Required work:
The listing below should be written out exactly; please include all of it.

Stored data:

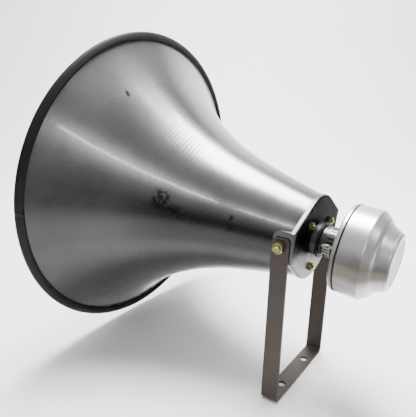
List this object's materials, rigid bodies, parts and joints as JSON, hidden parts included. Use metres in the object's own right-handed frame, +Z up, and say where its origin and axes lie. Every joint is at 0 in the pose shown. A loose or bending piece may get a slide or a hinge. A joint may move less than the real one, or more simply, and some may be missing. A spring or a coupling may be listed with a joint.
{
  "type": "horn loudspeaker",
  "caption": "Re-entrant horn loudspeaker: flared metal bell with a rubber-edged mouth, a screw-on compression driver behind it and a tilting U-bracket.",
  "frame": {"origin": "midway between the two bracket bolt holes, on the bracket's underside", "axes": "+Z up, +Y towards the driver (the mouth faces -Y), +X along the tilt axis"},
  "size_m": [0.5088, 0.4797, 0.5161],
  "materials": {
    "spun_aluminium": "bare spun sheet with turning lines and handling smudges",
    "inner_aluminium": "bare spun sheet",
    "cast_aluminium": "as cast",
    "black_rubber": "satin moulded rubber",
    "plate_steel": "pressed sheet with scuffs",
    "plain_steel": "plain",
    "bright_steel": "bright",
    "yellow_zinc": "yellow zinc plated",
    "silver_paint": "silver-grey gloss paint",
    "grey_brown_paint": "dark grey-brown satin paint",
    "blank_nameplate": "blank satin foil",
    "phenolic": "resin-treated",
    "copper_wire": "enamelled",
    "ferrite": "ground",
    "terminal_brass": "plain"
  },
  "bodies": {
    "bracket": {"u_bracket": "grey_brown_paint", "pivot_bolts": "yellow_zinc", "pivot_washers": "yellow_zinc", "pivot_nuts": "yellow_zinc"},
    "horn": {"horn_bell": "spun_aluminium", "mouth_trim": "black_rubber", "ear_plate": "plate_steel", "tone_tube": "cast_aluminium", "reflector_cone": "inner_aluminium", "reflector_spacers": "plain_steel", "reflector_studs": "yellow_zinc", "stud_rear_nuts": "yellow_zinc", "stud_front_nuts": "yellow_zinc", "throat_gasket": "black_rubber", "clamp_band": "bright_steel", "clamp_housing": "bright_steel", "driver_front_housing": "silver_paint", "housing_screws": "plain_steel", "motor_screws": "plain_steel", "seam_gasket": "black_rubber", "driver_rear_housing": "silver_paint", "rear_cap": "silver_paint", "nameplate_disc": "blank_nameplate", "phase_plug": "cast_aluminium", "diaphragm_surround": "phenolic", "surround_spacer": "phenolic", "top_plate": "plain_steel", "ferrite_magnet": "ferrite", "back_plate_and_pole": "plain_steel", "terminal_board": "phenolic", "terminal_posts": "terminal_brass", "cable_grommet": "black_rubber"},
    "diaphragm": {"diaphragm": "phenolic", "coil_former": "inner_aluminium", "coil_winding": "copper_wire"},
    "clamp_screw": {"clamp_screw": "yellow_zinc"}
  },
  "joints": [
    {"name": "horn_tilt", "type": "hinge", "parent": "bracket", "child": "horn", "pos_m": [0, 0, 0.236], "axis": [1, 0, 0], "range_deg": [-225, 55]},
    {"name": "diaphragm_travel", "type": "slide", "parent": "horn", "child": "diaphragm", "axis": [0, 0.9954, -0.0958], "range_m": [-0.0004, 0.0004], "stiffness_N_per_m": 3000},
    {"name": "clamp_screw_turn", "type": "hinge", "parent": "horn", "child": "clamp_screw", "pos_m": [0.0265, 0.0422, 0.22559], "axis": [0.0872, 0.0955, 0.9916], "continuous": true}
  ]
}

Written answer:
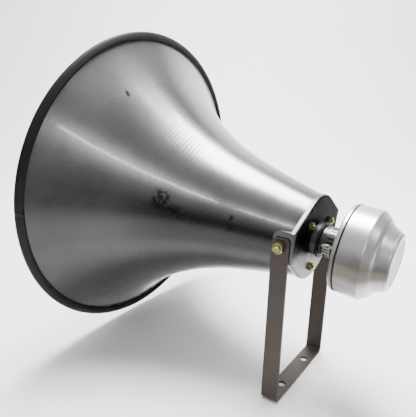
List this object's materials, rigid bodies, parts and joints as JSON, hidden parts included. Use metres in the object's own right-handed frame, +Z up, and say where its origin and axes lie. Every joint is at 0 in the pose shown. A loose or bending piece may get a slide or a hinge. A joint may move less than the real one, or more simply, and some may be missing. A spring or a coupling may be listed with a joint.
{
  "type": "horn loudspeaker",
  "caption": "Re-entrant horn loudspeaker: flared metal bell with a rubber-edged mouth, a screw-on compression driver behind it and a tilting U-bracket.",
  "frame": {"origin": "midway between the two bracket bolt holes, on the bracket's underside", "axes": "+Z up, +Y towards the driver (the mouth faces -Y), +X along the tilt axis"},
  "size_m": [0.5088, 0.4797, 0.5161],
  "materials": {
    "spun_aluminium": "bare spun sheet with turning lines and handling smudges",
    "inner_aluminium": "bare spun sheet",
    "cast_aluminium": "as cast",
    "black_rubber": "satin moulded rubber",
    "plate_steel": "pressed sheet with scuffs",
    "plain_steel": "plain",
    "bright_steel": "bright",
    "yellow_zinc": "yellow zinc plated",
    "silver_paint": "silver-grey gloss paint",
    "grey_brown_paint": "dark grey-brown satin paint",
    "blank_nameplate": "blank satin foil",
    "phenolic": "resin-treated",
    "copper_wire": "enamelled",
    "ferrite": "ground",
    "terminal_brass": "plain"
  },
  "bodies": {
    "bracket": {"u_bracket": "grey_brown_paint", "pivot_bolts": "yellow_zinc", "pivot_washers": "yellow_zinc", "pivot_nuts": "yellow_zinc"},
    "horn": {"horn_bell": "spun_aluminium", "mouth_trim": "black_rubber", "ear_plate": "plate_steel", "tone_tube": "cast_aluminium", "reflector_cone": "inner_aluminium", "reflector_spacers": "plain_steel", "reflector_studs": "yellow_zinc", "stud_rear_nuts": "yellow_zinc", "stud_front_nuts": "yellow_zinc", "throat_gasket": "black_rubber", "clamp_band": "bright_steel", "clamp_housing": "bright_steel", "driver_front_housing": "silver_paint", "housing_screws": "plain_steel", "motor_screws": "plain_steel", "seam_gasket": "black_rubber", "driver_rear_housing": "silver_paint", "rear_cap": "silver_paint", "nameplate_disc": "blank_nameplate", "phase_plug": "cast_aluminium", "diaphragm_surround": "phenolic", "surround_spacer": "phenolic", "top_plate": "plain_steel", "ferrite_magnet": "ferrite", "back_plate_and_pole": "plain_steel", "terminal_board": "phenolic", "terminal_posts": "terminal_brass", "cable_grommet": "black_rubber"},
    "diaphragm": {"diaphragm": "phenolic", "coil_former": "inner_aluminium", "coil_winding": "copper_wire"},
    "clamp_screw": {"clamp_screw": "yellow_zinc"}
  },
  "joints": [
    {"name": "horn_tilt", "type": "hinge", "parent": "bracket", "child": "horn", "pos_m": [0, 0, 0.236], "axis": [1, 0, 0], "range_deg": [-225, 55]},
    {"name": "diaphragm_travel", "type": "slide", "parent": "horn", "child": "diaphragm", "axis": [0, 0.9954, -0.0958], "range_m": [-0.0004, 0.0004], "stiffness_N_per_m": 3000},
    {"name": "clamp_screw_turn", "type": "hinge", "parent": "horn", "child": "clamp_screw", "pos_m": [0.0265, 0.0422, 0.22559], "axis": [0.0872, 0.0955, 0.9916], "continuous": true}
  ]
}